INFORMATION SUPPLIED
/---
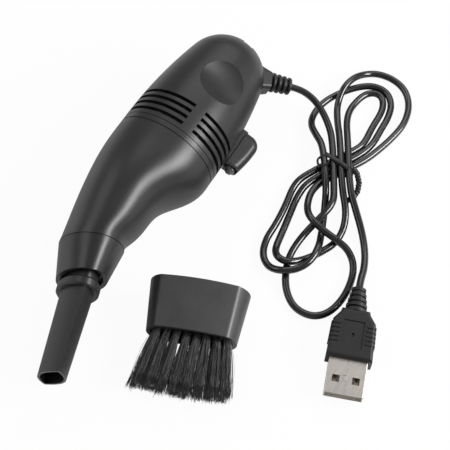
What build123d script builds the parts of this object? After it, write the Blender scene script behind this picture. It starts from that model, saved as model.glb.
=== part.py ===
from build123d import *
import os
from math import asin, atan2, cos, degrees, hypot, pi, radians, sin, sqrt, tan

os.makedirs("parts", exist_ok=True)

# A hand-held USB keyboard vacuum, lying on its flank with its cord in a loose hank,
# and its brush head beside it. Millimetres. +Z is up and z = 0 is the table.
# Body axes: u runs from the cord end to the nozzle, v towards the belly with the lamp,
# w out of the flank with the thumb dish. They are X, Y and Z before the body is laid down.

# How the body lies, and the middle of the layout on the table
BODY_ROLL = 21.0
MIDDLE_X = 27.39
MIDDLE_Y = 20.91
LIFT = 0.015

# Housing: a round cap, then a long flank arc up to the seam
BODY_RADIUS = 17.6
CAP_RADIUS = 14.3
CAP_CENTRE = -23.7
FLANK_TURN = 12.0
SEAM = 10.1
SEAM_GAP = 0.2
WALL = 1.6
LIP_WALL = 1.5
LIP_LENGTH = 3.0
LIP_ROOT = 1.5
LIP_BITE = 0.3
SLIP = 0.1
SEAT = 0.03

# Chamber and nose sections: place along u, centre in v, half width, half height, tilt
CHAMBER_SECTIONS = [
    (20.0, -0.65, 16.85, 17.6, 0.0),
    (29.0, -2.75, 13.75, 17.5, 2.0),
    (38.0, -2.6, 12.0, 17.3, 8.0),
    (46.0, -1.9, 10.7, 17.1, 15.0),
]
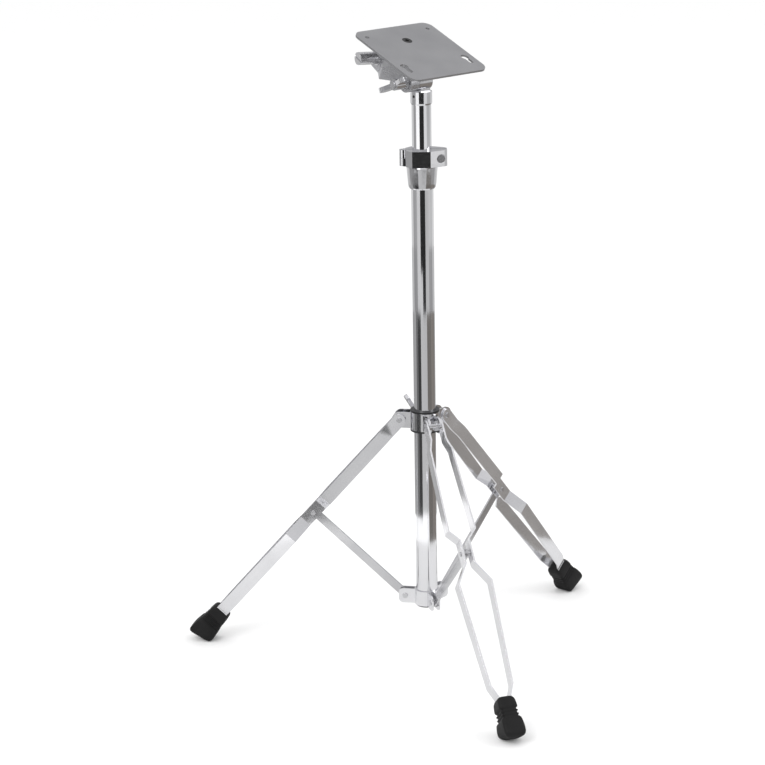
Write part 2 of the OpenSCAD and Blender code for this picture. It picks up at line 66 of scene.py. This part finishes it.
def add_camera():
    forward = Vector((math.cos(VIEW_HEADING) * math.cos(VIEW_PITCH),
                      math.sin(VIEW_HEADING) * math.cos(VIEW_PITCH),
                      -math.sin(VIEW_PITCH)))
    level = forward.cross(Vector((0, 0, 1))).normalized()
    upright = level.cross(forward)
    right = level * math.cos(VIEW_ROLL) + upright * math.sin(VIEW_ROLL)
    up = upright * math.cos(VIEW_ROLL) - level * math.sin(VIEW_ROLL)
    data = bpy.data.cameras.new("camera")
    data.lens = LENS_MM
    data.sensor_width = SENSOR_MM
    data.clip_end = CLIP_END
    camera = bpy.data.objects.new("camera", data)
    bpy.context.scene.collection.objects.link(camera)
    axes = Matrix((right, up, -forward)).transposed().to_4x4()
    camera.matrix_world = Matrix.Translation(CAMERA_PLACE) @ axes
    bpy.context.scene.camera = camera


add_camera()

# ---- materials ----

# Noise values lie mostly between these two, so tones and roughness are spread over that range
NOISE_LOW, NOISE_HIGH = 0.3, 0.7


class Shader:
    """A node tree with short calls for adding and joining nodes."""

    def __init__(self, name):
        self.material = bpy.data.materials.new(name)
        self.material.use_nodes = True
        self.tree = self.material.node_tree
        self.bsdf = self.tree.nodes["Principled BSDF"]

    def add(self, kind, **values):
        made = self.tree.nodes.new(kind)
        for key, value in values.items():
            setattr(made, key, value)
        return made

    def join(self, source, target):
        self.tree.links.new(source, target)

    def place(self, scale):
        """Object coordinates, in metres, multiplied by scale."""
        coords = self.add("ShaderNodeTexCoord")
        mapping = self.add("ShaderNodeMapping")
        mapping.inputs["Scale"].default_value = scale
        self.join(coords.outputs["Object"], mapping.inputs["Vector"])
        return mapping.outputs["Vector"]

    def noise(self, scale, detail, stretch=(1, 1, 1)):
        made = self.add("ShaderNodeTexNoise")
        made.inputs["Scale"].default_value = scale
        made.inputs["Detail"].default_value = detail
        self.join(self.place(stretch), made.inputs["Vector"])
        return made.outputs["Fac"]

    def ramp(self, source, low, high):
        """A number from low to high over the noise's usual range."""
        made = self.add("ShaderNodeMapRange")
        made.inputs["From Min"].default_value = NOISE_LOW
        made.inputs["From Max"].default_value = NOISE_HIGH
        made.inputs["To Min"].default_value = low
        made.inputs["To Max"].default_value = high
        self.join(source, made.inputs["Value"])
        return made.outputs["Result"]

    def tones(self, source, dark, light):
        """A colour from dark to light over the noise's usual range."""
        made = self.add("ShaderNodeMix", data_type="RGBA")
        made.inputs["A"].default_value = (*dark, 1)
        made.inputs["B"].default_value = (*light, 1)
        self.join(self.ramp(source, 0, 1), made.inputs["Factor"])
        return made.outputs["Result"]

    def bump(self, source, height, strength, after=None):
        """Bumps of a height in metres, on top of the bumps in after."""
        made = self.add("ShaderNodeBump")
        made.inputs["Distance"].default_value = height
        made.inputs["Strength"].default_value = strength
        self.join(source, made.inputs["Height"])
        if after is not None:
            self.join(after, made.inputs["Normal"])
        return made.outputs["Normal"]

    def finish(self, color, rough, metal, normal=None, specular=None):
        self.join(color, self.bsdf.inputs["Base Color"])
        self.join(rough, self.bsdf.inputs["Roughness"])
        self.bsdf.inputs["Metallic"].default_value = metal
        if normal is not None:
            self.join(normal, self.bsdf.inputs["Normal"])
        if specular is not None:
            self.bsdf.inputs["Specular IOR Level"].default_value = specular
        return self.material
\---
PROBLEM STATEMENT
Output exactly the lines running from the line containing "Write part 2" through the line containing "self.tree.links.new(source, target)", and only those lines.

CORRECT ANSWER
Write part 2 of the OpenSCAD and Blender code for this picture. It picks up at line 66 of scene.py. This part finishes it.
def add_camera():
    forward = Vector((math.cos(VIEW_HEADING) * math.cos(VIEW_PITCH),
                      math.sin(VIEW_HEADING) * math.cos(VIEW_PITCH),
                      -math.sin(VIEW_PITCH)))
    level = forward.cross(Vector((0, 0, 1))).normalized()
    upright = level.cross(forward)
    right = level * math.cos(VIEW_ROLL) + upright * math.sin(VIEW_ROLL)
    up = upright * math.cos(VIEW_ROLL) - level * math.sin(VIEW_ROLL)
    data = bpy.data.cameras.new("camera")
    data.lens = LENS_MM
    data.sensor_width = SENSOR_MM
    data.clip_end = CLIP_END
    camera = bpy.data.objects.new("camera", data)
    bpy.context.scene.collection.objects.link(camera)
    axes = Matrix((right, up, -forward)).transposed().to_4x4()
    camera.matrix_world = Matrix.Translation(CAMERA_PLACE) @ axes
    bpy.context.scene.camera = camera


add_camera()

# ---- materials ----

# Noise values lie mostly between these two, so tones and roughness are spread over that range
NOISE_LOW, NOISE_HIGH = 0.3, 0.7


class Shader:
    """A node tree with short calls for adding and joining nodes."""

    def __init__(self, name):
        self.material = bpy.data.materials.new(name)
        self.material.use_nodes = True
        self.tree = self.material.node_tree
        self.bsdf = self.tree.nodes["Principled BSDF"]

    def add(self, kind, **values):
        made = self.tree.nodes.new(kind)
        for key, value in values.items():
            setattr(made, key, value)
        return made

    def join(self, source, target):
        self.tree.links.new(source, target)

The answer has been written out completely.